Parallel computer architectures generally provide multiple processors that can each be executing different tasks simultaneously. One such parallel computer architecture is referred to as a multithreaded architecture (MTA). The MTA supports not only multiple processors but also multiple streams executing simultaneously in each processor. The processors of an MTA computer are interconnected via an interconnection network. Each processor can communicate with every other processor through the interconnection network. FIG. 1 provides a high-level overview of an MTA computer. Each processor 101 is connected to the interconnection network and memory 102. Each processor contains a complete set of registers 1011a for each stream. In addition, each processor also supports multiple protection domains 101b so that multiple user programs can be executing simultaneously within that processor.

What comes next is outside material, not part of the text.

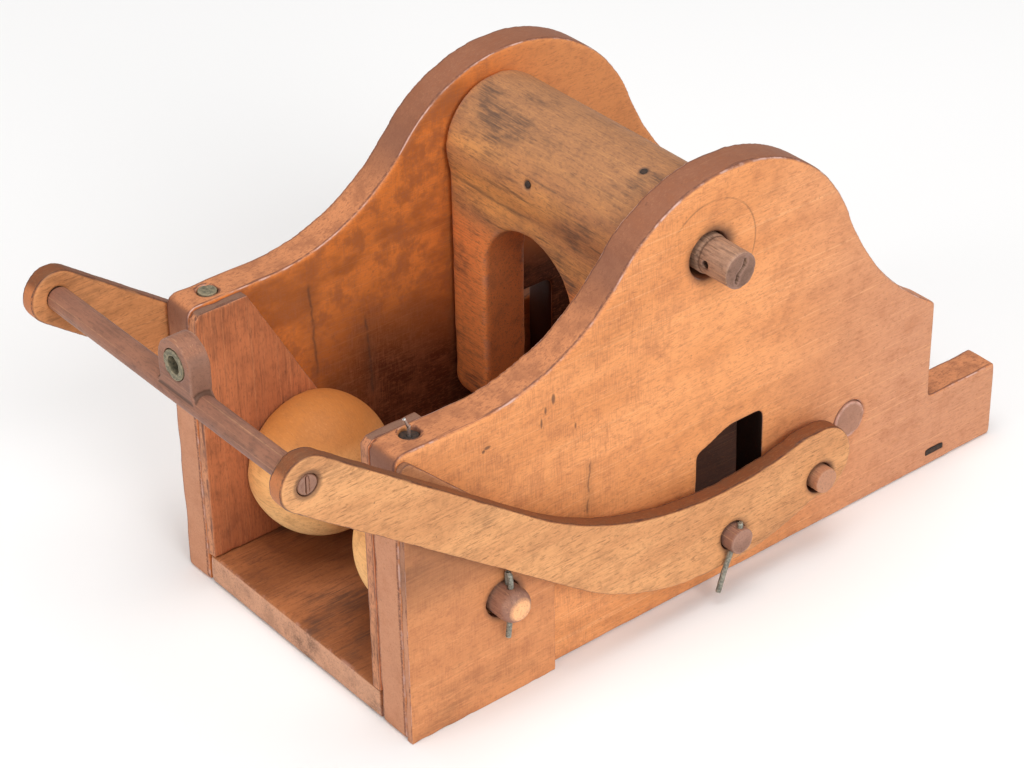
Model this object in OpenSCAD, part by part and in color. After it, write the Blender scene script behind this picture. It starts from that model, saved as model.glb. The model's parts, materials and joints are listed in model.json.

Each MTA processor can execute multiple threads of execution simultaneously. Each thread of execution executes on one of the 128 streams supported by an MTA processor. Every clock time period, the processor selects a stream that is ready to execute and allows it to issue its next instruction. Instruction interpretation is pipelined by the processor, the network, and the memory. Thus, a new instruction from a different stream may be issued in each time period without interfering with other instructions that are in the pipeline. When an instruction finishes, the stream to which it belongs becomes ready to execute the next instruction. Each instruction may contain up to three operations (i.e., a memory reference operation, an arithmetic operation, and a control operation) that are executed simultaneously.
The state of a stream includes one 64-bit Stream Status Word (“SSW”), 32 64-bit General Registers (“R0–R31”), and eight 32-bit Target Registers (“T0–T7”). Each MTA processor has 128 sets of SSWs, of general registers, and of target registers. Thus, the state of each stream is immediately accessible by the processor without the need to reload registers when an instruction of a stream is to be executed.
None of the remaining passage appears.